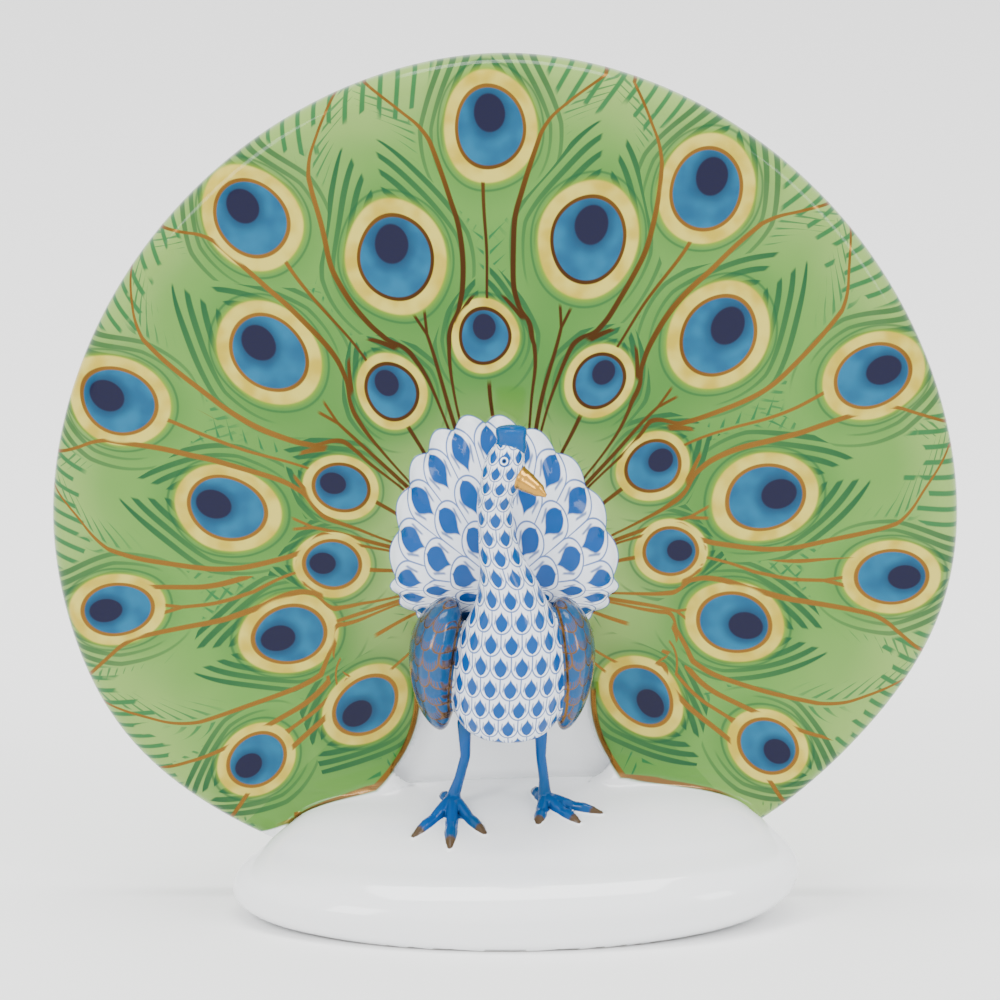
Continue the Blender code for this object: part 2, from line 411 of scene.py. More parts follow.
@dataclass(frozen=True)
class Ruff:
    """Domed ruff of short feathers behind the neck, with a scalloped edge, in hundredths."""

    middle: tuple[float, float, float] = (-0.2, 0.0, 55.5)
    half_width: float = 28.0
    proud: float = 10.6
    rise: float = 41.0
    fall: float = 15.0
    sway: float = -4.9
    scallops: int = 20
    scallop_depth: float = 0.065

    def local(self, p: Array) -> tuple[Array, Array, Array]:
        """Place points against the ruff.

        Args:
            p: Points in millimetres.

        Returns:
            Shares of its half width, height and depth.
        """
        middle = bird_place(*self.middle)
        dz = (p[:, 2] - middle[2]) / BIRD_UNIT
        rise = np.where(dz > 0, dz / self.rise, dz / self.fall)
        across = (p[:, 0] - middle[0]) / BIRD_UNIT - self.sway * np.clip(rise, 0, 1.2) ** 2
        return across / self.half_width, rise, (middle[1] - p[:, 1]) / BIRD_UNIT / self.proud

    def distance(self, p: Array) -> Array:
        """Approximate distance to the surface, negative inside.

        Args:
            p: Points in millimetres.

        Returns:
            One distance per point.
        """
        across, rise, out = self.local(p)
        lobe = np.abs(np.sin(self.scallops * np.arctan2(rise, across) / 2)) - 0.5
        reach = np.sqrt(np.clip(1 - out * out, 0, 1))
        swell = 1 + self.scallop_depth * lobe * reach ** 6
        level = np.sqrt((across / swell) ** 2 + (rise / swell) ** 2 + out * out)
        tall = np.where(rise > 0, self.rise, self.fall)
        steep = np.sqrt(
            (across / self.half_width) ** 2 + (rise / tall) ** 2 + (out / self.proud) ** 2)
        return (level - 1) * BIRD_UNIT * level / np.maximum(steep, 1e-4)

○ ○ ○

- Exercise details -
Please set down the whole listing above without altering a single line.

- Worked solution -
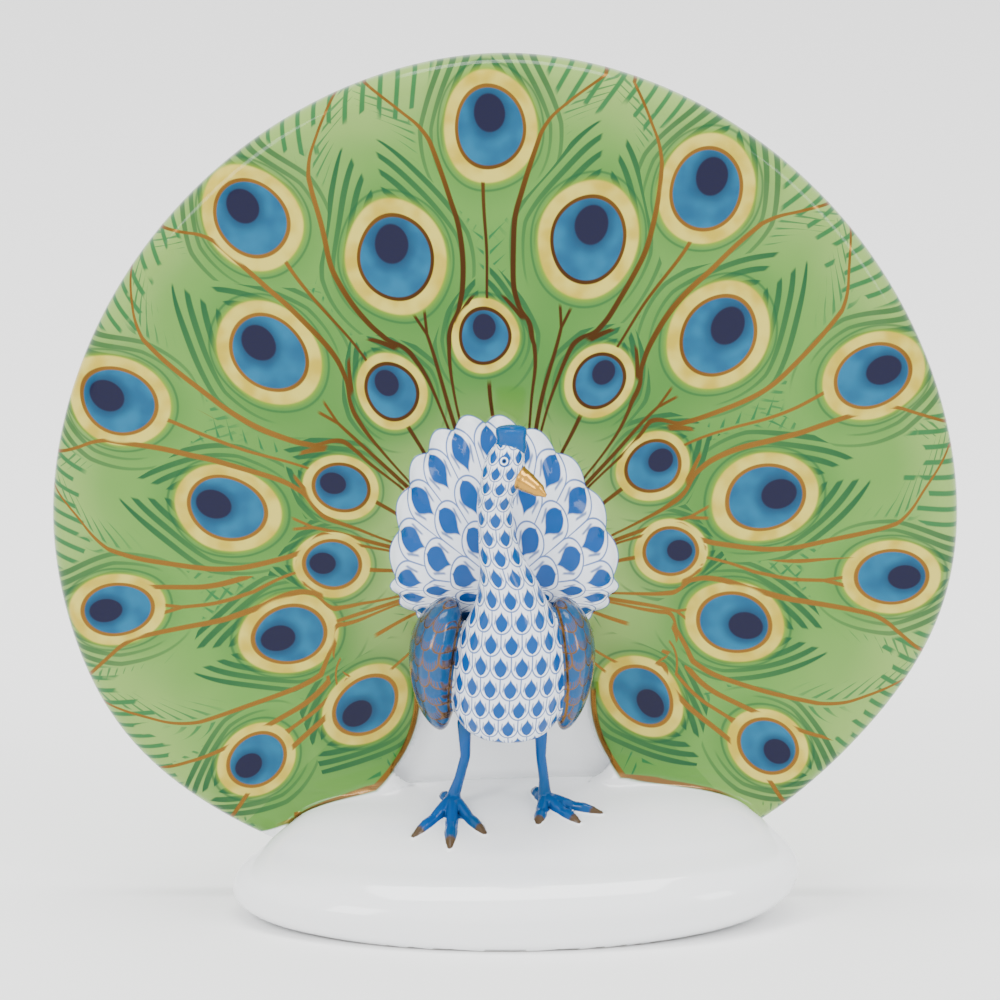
Continue the Blender code for this object: part 2, from line 411 of scene.py. More parts follow.
@dataclass(frozen=True)
class Ruff:
    """Domed ruff of short feathers behind the neck, with a scalloped edge, in hundredths."""

    middle: tuple[float, float, float] = (-0.2, 0.0, 55.5)
    half_width: float = 28.0
    proud: float = 10.6
    rise: float = 41.0
    fall: float = 15.0
    sway: float = -4.9
    scallops: int = 20
    scallop_depth: float = 0.065

    def local(self, p: Array) -> tuple[Array, Array, Array]:
        """Place points against the ruff.

        Args:
            p: Points in millimetres.

        Returns:
            Shares of its half width, height and depth.
        """
        middle = bird_place(*self.middle)
        dz = (p[:, 2] - middle[2]) / BIRD_UNIT
        rise = np.where(dz > 0, dz / self.rise, dz / self.fall)
        across = (p[:, 0] - middle[0]) / BIRD_UNIT - self.sway * np.clip(rise, 0, 1.2) ** 2
        return across / self.half_width, rise, (middle[1] - p[:, 1]) / BIRD_UNIT / self.proud

    def distance(self, p: Array) -> Array:
        """Approximate distance to the surface, negative inside.

        Args:
            p: Points in millimetres.

        Returns:
            One distance per point.
        """
        across, rise, out = self.local(p)
        lobe = np.abs(np.sin(self.scallops * np.arctan2(rise, across) / 2)) - 0.5
        reach = np.sqrt(np.clip(1 - out * out, 0, 1))
        swell = 1 + self.scallop_depth * lobe * reach ** 6
        level = np.sqrt((across / swell) ** 2 + (rise / swell) ** 2 + out * out)
        tall = np.where(rise > 0, self.rise, self.fall)
        steep = np.sqrt(
            (across / self.half_width) ** 2 + (rise / tall) ** 2 + (out / self.proud) ** 2)
        return (level - 1) * BIRD_UNIT * level / np.maximum(steep, 1e-4)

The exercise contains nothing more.